--- begin ---

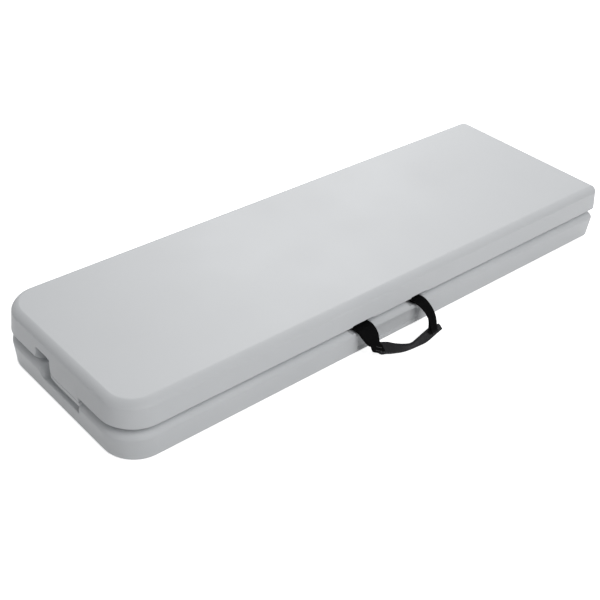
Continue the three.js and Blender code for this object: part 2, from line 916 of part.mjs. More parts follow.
function carryHandle() {
  const gap = seatedGap / loopCurve.getLength();
  const group = new THREE.Group();
  group.add(piece('handle_strap_left', loopStretch(0, gripStartShare - gap, strapSection), 'webbing'));
  const grip = () => flatSection(gripWidth, gripThickness);
  group.add(piece('handle_grip', loopStretch(gripStartShare, gripEndShare, grip), 'grip'));
  group.add(piece('handle_strap_right', loopStretch(gripEndShare + gap, 1, strapSection), 'webbing'));
  strapX.forEach((x, i) => {
    const label = ['left', 'right'][i];
    group.add(piece(`handle_tail_${label}`, strapTail(x), 'webbing'));
    group.add(piece(`handle_retainer_${label}`, retainerPlate(x), 'zinc'));
  });
  return group;
}

// The closed bench: the upper half is the lower one turned over about the seam line
const bench = new THREE.Group();
const lower = benchHalf('lower', 1);
const upper = benchHalf('upper', -1);
upper.rotation.x = Math.PI;
upper.position.z = halfHeight * 2;
bench.add(lower, upper, carryHandle());

export default bench;
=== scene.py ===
import math

import bmesh
import bpy
import numpy as np
from mathutils import Matrix, Vector
from mathutils.geometry import delaunay_2d_cdt


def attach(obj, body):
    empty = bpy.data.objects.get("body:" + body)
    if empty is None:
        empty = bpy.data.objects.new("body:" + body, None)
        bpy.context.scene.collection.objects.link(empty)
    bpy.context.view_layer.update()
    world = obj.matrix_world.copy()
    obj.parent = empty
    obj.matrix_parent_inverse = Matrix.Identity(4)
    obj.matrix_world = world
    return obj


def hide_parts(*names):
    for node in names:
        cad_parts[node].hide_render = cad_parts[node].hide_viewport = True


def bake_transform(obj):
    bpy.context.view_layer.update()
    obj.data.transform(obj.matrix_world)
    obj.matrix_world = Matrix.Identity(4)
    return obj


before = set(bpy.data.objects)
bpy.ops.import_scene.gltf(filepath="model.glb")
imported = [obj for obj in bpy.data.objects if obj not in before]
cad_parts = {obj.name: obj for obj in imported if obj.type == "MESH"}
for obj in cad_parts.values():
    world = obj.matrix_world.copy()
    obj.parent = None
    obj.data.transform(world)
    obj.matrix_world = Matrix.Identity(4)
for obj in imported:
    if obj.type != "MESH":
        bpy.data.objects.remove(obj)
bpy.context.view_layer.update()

# Camera. It stands off the outer end on the handle side and looks down on the closed bench, as
# in the photograph. Its place comes from fitting the outline of the two halves.
camera_azimuth = math.radians(-42.8975)
camera_elevation = math.radians(35.1527)
camera_roll = math.radians(3.4997)
camera_distance = 1.55557
camera_target = Vector((-0.079778, -0.030922, 0.028796))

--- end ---

Your task is to output exactly the lines from the one with "the seam line" through the one with "before = set(bpy.data.objects)", counting both ends.

// The closed bench: the upper half is the lower one turned over about the seam line
const bench = new THREE.Group();
const lower = benchHalf('lower', 1);
const upper = benchHalf('upper', -1);
upper.rotation.x = Math.PI;
upper.position.z = halfHeight * 2;
bench.add(lower, upper, carryHandle());

export default bench;
=== scene.py ===
import math

import bmesh
import bpy
import numpy as np
from mathutils import Matrix, Vector
from mathutils.geometry import delaunay_2d_cdt


def attach(obj, body):
    empty = bpy.data.objects.get("body:" + body)
    if empty is None:
        empty = bpy.data.objects.new("body:" + body, None)
        bpy.context.scene.collection.objects.link(empty)
    bpy.context.view_layer.update()
    world = obj.matrix_world.copy()
    obj.parent = empty
    obj.matrix_parent_inverse = Matrix.Identity(4)
    obj.matrix_world = world
    return obj


def hide_parts(*names):
    for node in names:
        cad_parts[node].hide_render = cad_parts[node].hide_viewport = True


def bake_transform(obj):
    bpy.context.view_layer.update()
    obj.data.transform(obj.matrix_world)
    obj.matrix_world = Matrix.Identity(4)
    return obj


before = set(bpy.data.objects)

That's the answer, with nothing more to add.